This is a good discussion. Jeff W. Boote wrote:
My point is that I don't want a single phone book because that does not scale well and does not allow each 'publisher' the ability to control who they share addresses with.
Fascinating that we both have this same premises (do not create a global phonebook) we end up with different rules for identifiers.
Therefore, the name needs to have enough information to direct you to the correct phone book. This is not about finding the address (yet), it is about finding the correct phone book.

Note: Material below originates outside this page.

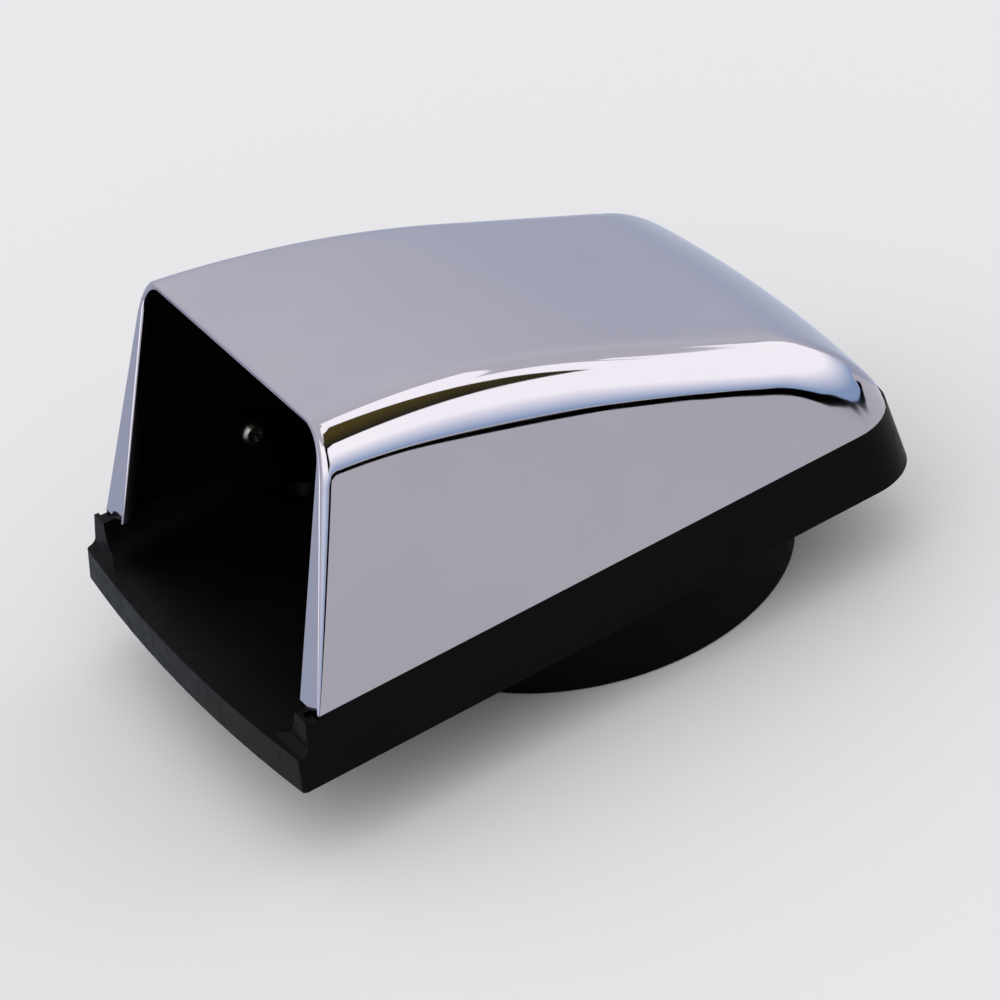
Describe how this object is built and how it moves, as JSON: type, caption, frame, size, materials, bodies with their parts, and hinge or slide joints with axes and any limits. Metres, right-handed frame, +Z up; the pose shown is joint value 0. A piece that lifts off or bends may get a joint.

So beside the unique identifier itself, we need information where to get more information about what the identifier means, who owns it, and where some sort of status information about this thing can be retrieved. Which of this additional information should be part of the identifier, and which can be sent along with that information (in the same message, but in a different field, and not formally part of the identifier, as Jeroen suggested). 1) type information (is it is link, or a path, or a domain?) 2) owner name? (the domain prefix) 3) publisher name? (is that the same as the owner?) (*) 4) location of the phonebook (http://glif.is/webservice/status.cgi?) 5) type of interface for the phonebook (webservice?) Surely, we want to avoid an identifier which include all, like "urn:ogf:network:identifier:type=path:domain=glif.is:sequence=2678:statustype=webservice:statusurl=https://idc.internet2.edu/ws/status.cgi" If I would follow the (otherwise excellent) article Jeroen sent, I would have an identifier like "JtsGuE5NBhHmlj6LuhC4" which requires messages like <message><path><identifier>JtsGuE5NBhHmlj6LuhC4</identifier><identifier><domain>glif.is</domain><status><type>webservice</type><url>https://idc.internet2.edu/ws/status.cgi</url></status></path></message> or a least <message><path><identifier>JtsGuE5NBhHmlj6LuhC4</identifier><identifier><domain>glif.is</domain></path></message> In my view, a good compromise would be to include the owner, but not the location of the phone book in an identifier. And nothing else either. Thus the identifier would be "glif.is:2678", which signifies "glif.is" as the owner. Then there is an indirection saying that glif.is has a lookup service of type webservice, located at https://idc.internet2.edu/ws/status.cgi. I really like this indirection to be explicit (not derived from the syntax of the owner). This additional information can either be given along with the identifier (eliminating an additional RTT) or it can be retrieved once and cached. The important thing is that both are possible without changing the anatomy of the identifier. Regards, Freek (*) I always like to make a distinction between whoever "owns" a policy; the policy maker, and the "operator", the policy implementer. I'm not sure if it relevant here, but I can imagine that owner delegates the information publishing service to someone else.